=== Available data ===
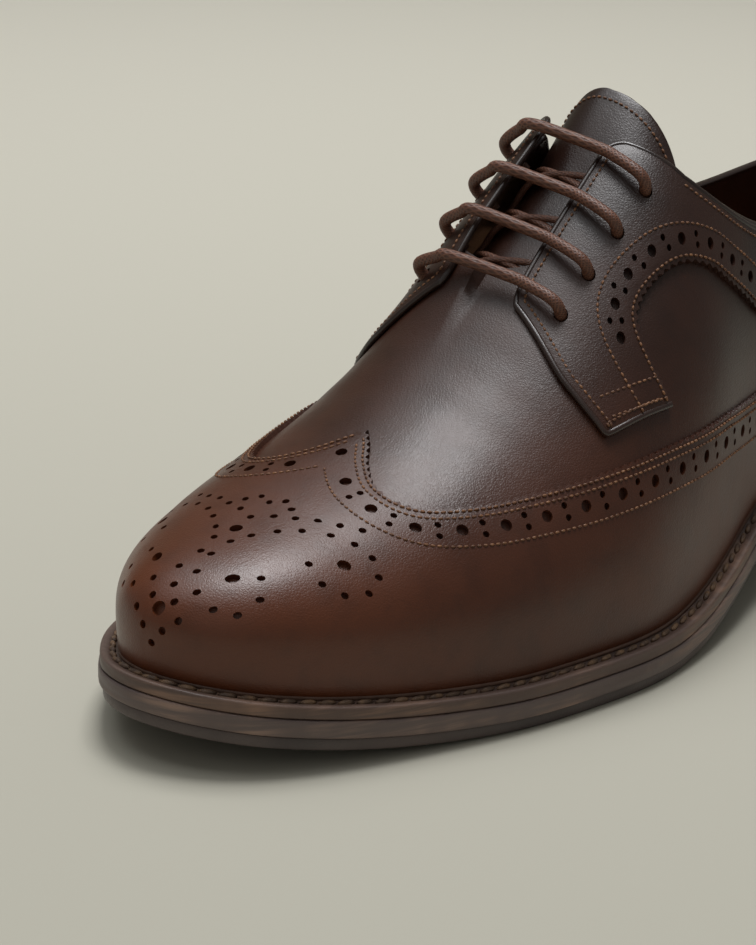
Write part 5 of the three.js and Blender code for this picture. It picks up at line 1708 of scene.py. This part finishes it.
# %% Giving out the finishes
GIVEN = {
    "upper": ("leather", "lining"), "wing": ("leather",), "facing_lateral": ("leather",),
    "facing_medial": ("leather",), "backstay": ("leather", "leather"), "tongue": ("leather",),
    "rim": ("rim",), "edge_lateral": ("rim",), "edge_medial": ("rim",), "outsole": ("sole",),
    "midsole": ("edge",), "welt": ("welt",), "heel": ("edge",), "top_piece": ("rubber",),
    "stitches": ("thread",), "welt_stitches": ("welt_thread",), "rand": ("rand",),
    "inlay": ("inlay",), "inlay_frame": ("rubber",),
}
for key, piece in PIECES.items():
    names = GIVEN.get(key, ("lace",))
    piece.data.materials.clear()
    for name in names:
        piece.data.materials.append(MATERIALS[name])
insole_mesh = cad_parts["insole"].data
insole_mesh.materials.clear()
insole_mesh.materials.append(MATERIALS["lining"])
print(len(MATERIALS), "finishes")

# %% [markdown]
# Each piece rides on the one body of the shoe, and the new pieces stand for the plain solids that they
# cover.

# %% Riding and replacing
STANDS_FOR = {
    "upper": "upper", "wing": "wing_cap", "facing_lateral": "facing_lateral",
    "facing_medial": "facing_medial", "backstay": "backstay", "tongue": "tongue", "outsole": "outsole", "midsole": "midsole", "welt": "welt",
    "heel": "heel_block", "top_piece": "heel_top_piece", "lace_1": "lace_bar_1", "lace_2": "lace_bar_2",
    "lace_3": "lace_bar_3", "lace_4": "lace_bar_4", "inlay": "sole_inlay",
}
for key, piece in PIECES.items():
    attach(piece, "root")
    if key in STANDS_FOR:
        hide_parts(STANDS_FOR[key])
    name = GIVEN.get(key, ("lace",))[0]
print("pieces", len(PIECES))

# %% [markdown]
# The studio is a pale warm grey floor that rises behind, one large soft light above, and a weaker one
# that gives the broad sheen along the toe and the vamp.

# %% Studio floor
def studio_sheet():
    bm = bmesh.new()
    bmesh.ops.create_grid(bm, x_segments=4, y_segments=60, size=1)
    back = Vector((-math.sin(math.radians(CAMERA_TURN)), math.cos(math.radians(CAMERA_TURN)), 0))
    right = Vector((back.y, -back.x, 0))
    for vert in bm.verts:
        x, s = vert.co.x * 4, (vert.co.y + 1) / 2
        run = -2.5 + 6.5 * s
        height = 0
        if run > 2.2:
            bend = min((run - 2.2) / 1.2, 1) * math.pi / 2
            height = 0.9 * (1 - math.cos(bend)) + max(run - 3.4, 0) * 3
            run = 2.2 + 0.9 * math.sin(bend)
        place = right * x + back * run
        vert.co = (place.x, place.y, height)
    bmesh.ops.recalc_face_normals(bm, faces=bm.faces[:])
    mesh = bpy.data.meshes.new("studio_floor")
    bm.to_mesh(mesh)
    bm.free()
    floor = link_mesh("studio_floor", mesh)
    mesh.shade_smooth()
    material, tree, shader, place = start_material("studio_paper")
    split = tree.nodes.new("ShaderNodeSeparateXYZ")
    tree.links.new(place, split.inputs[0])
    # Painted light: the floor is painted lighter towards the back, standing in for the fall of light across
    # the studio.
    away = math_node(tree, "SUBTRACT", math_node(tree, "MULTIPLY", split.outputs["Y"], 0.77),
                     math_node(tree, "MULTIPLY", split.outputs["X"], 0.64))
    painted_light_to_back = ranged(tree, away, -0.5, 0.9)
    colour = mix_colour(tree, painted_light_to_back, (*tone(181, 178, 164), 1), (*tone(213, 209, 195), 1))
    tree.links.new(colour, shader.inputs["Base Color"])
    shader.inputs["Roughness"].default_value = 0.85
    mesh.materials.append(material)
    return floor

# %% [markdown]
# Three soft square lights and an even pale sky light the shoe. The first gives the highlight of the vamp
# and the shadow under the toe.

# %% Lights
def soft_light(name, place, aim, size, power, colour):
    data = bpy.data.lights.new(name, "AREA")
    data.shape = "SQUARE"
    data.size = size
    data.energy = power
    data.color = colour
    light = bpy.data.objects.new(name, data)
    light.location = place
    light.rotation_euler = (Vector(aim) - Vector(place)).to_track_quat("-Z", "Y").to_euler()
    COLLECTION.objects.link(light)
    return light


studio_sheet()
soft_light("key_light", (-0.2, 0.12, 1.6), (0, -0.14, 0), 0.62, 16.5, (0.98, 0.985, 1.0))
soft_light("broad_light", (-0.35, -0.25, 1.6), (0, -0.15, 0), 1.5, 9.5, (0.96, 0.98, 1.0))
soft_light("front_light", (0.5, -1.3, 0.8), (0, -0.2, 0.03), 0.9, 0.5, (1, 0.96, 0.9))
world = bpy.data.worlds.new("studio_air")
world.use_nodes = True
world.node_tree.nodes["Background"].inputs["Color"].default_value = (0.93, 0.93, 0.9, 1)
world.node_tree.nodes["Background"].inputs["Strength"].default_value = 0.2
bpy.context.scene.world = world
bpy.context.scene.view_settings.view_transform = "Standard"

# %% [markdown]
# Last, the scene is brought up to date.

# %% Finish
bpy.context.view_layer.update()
===
* Problem to solve: Nothing should be changed: write out all of the data as is.

* Solution to the exercise:
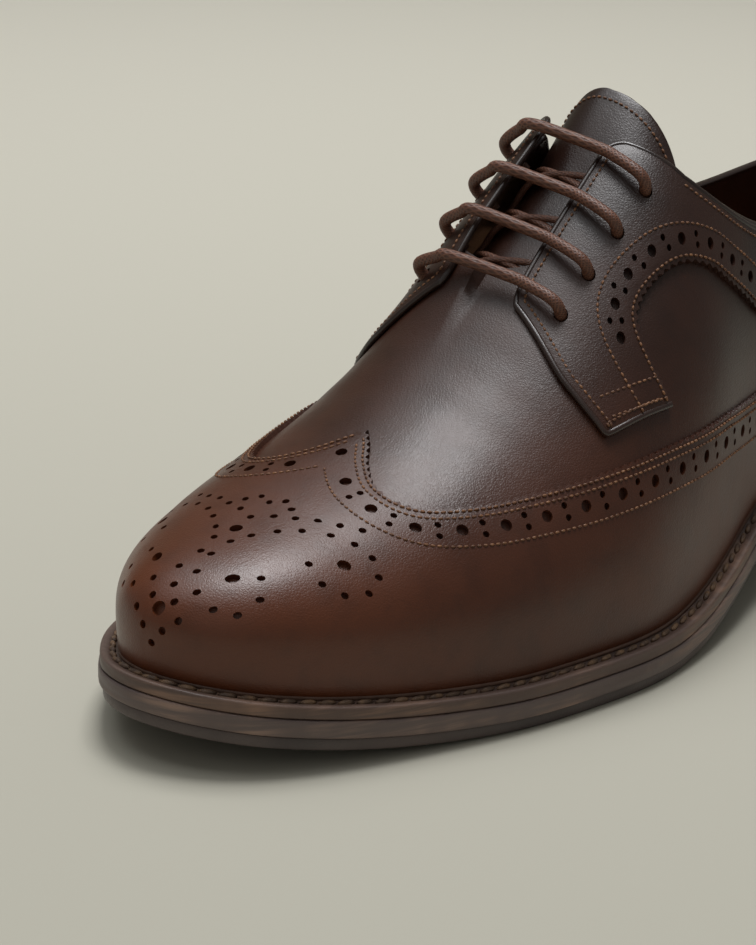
Write part 5 of the three.js and Blender code for this picture. It picks up at line 1708 of scene.py. This part finishes it.
# %% Giving out the finishes
GIVEN = {
    "upper": ("leather", "lining"), "wing": ("leather",), "facing_lateral": ("leather",),
    "facing_medial": ("leather",), "backstay": ("leather", "leather"), "tongue": ("leather",),
    "rim": ("rim",), "edge_lateral": ("rim",), "edge_medial": ("rim",), "outsole": ("sole",),
    "midsole": ("edge",), "welt": ("welt",), "heel": ("edge",), "top_piece": ("rubber",),
    "stitches": ("thread",), "welt_stitches": ("welt_thread",), "rand": ("rand",),
    "inlay": ("inlay",), "inlay_frame": ("rubber",),
}
for key, piece in PIECES.items():
    names = GIVEN.get(key, ("lace",))
    piece.data.materials.clear()
    for name in names:
        piece.data.materials.append(MATERIALS[name])
insole_mesh = cad_parts["insole"].data
insole_mesh.materials.clear()
insole_mesh.materials.append(MATERIALS["lining"])
print(len(MATERIALS), "finishes")

# %% [markdown]
# Each piece rides on the one body of the shoe, and the new pieces stand for the plain solids that they
# cover.

# %% Riding and replacing
STANDS_FOR = {
    "upper": "upper", "wing": "wing_cap", "facing_lateral": "facing_lateral",
    "facing_medial": "facing_medial", "backstay": "backstay", "tongue": "tongue", "outsole": "outsole", "midsole": "midsole", "welt": "welt",
    "heel": "heel_block", "top_piece": "heel_top_piece", "lace_1": "lace_bar_1", "lace_2": "lace_bar_2",
    "lace_3": "lace_bar_3", "lace_4": "lace_bar_4", "inlay": "sole_inlay",
}
for key, piece in PIECES.items():
    attach(piece, "root")
    if key in STANDS_FOR:
        hide_parts(STANDS_FOR[key])
    name = GIVEN.get(key, ("lace",))[0]
print("pieces", len(PIECES))

# %% [markdown]
# The studio is a pale warm grey floor that rises behind, one large soft light above, and a weaker one
# that gives the broad sheen along the toe and the vamp.

# %% Studio floor
def studio_sheet():
    bm = bmesh.new()
    bmesh.ops.create_grid(bm, x_segments=4, y_segments=60, size=1)
    back = Vector((-math.sin(math.radians(CAMERA_TURN)), math.cos(math.radians(CAMERA_TURN)), 0))
    right = Vector((back.y, -back.x, 0))
    for vert in bm.verts:
        x, s = vert.co.x * 4, (vert.co.y + 1) / 2
        run = -2.5 + 6.5 * s
        height = 0
        if run > 2.2:
            bend = min((run - 2.2) / 1.2, 1) * math.pi / 2
            height = 0.9 * (1 - math.cos(bend)) + max(run - 3.4, 0) * 3
            run = 2.2 + 0.9 * math.sin(bend)
        place = right * x + back * run
        vert.co = (place.x, place.y, height)
    bmesh.ops.recalc_face_normals(bm, faces=bm.faces[:])
    mesh = bpy.data.meshes.new("studio_floor")
    bm.to_mesh(mesh)
    bm.free()
    floor = link_mesh("studio_floor", mesh)
    mesh.shade_smooth()
    material, tree, shader, place = start_material("studio_paper")
    split = tree.nodes.new("ShaderNodeSeparateXYZ")
    tree.links.new(place, split.inputs[0])
    # Painted light: the floor is painted lighter towards the back, standing in for the fall of light across
    # the studio.
    away = math_node(tree, "SUBTRACT", math_node(tree, "MULTIPLY", split.outputs["Y"], 0.77),
                     math_node(tree, "MULTIPLY", split.outputs["X"], 0.64))
    painted_light_to_back = ranged(tree, away, -0.5, 0.9)
    colour = mix_colour(tree, painted_light_to_back, (*tone(181, 178, 164), 1), (*tone(213, 209, 195), 1))
    tree.links.new(colour, shader.inputs["Base Color"])
    shader.inputs["Roughness"].default_value = 0.85
    mesh.materials.append(material)
    return floor

# %% [markdown]
# Three soft square lights and an even pale sky light the shoe. The first gives the highlight of the vamp
# and the shadow under the toe.

# %% Lights
def soft_light(name, place, aim, size, power, colour):
    data = bpy.data.lights.new(name, "AREA")
    data.shape = "SQUARE"
    data.size = size
    data.energy = power
    data.color = colour
    light = bpy.data.objects.new(name, data)
    light.location = place
    light.rotation_euler = (Vector(aim) - Vector(place)).to_track_quat("-Z", "Y").to_euler()
    COLLECTION.objects.link(light)
    return light


studio_sheet()
soft_light("key_light", (-0.2, 0.12, 1.6), (0, -0.14, 0), 0.62, 16.5, (0.98, 0.985, 1.0))
soft_light("broad_light", (-0.35, -0.25, 1.6), (0, -0.15, 0), 1.5, 9.5, (0.96, 0.98, 1.0))
soft_light("front_light", (0.5, -1.3, 0.8), (0, -0.2, 0.03), 0.9, 0.5, (1, 0.96, 0.9))
world = bpy.data.worlds.new("studio_air")
world.use_nodes = True
world.node_tree.nodes["Background"].inputs["Color"].default_value = (0.93, 0.93, 0.9, 1)
world.node_tree.nodes["Background"].inputs["Strength"].default_value = 0.2
bpy.context.scene.world = world
bpy.context.scene.view_settings.view_transform = "Standard"

# %% [markdown]
# Last, the scene is brought up to date.

# %% Finish
bpy.context.view_layer.update()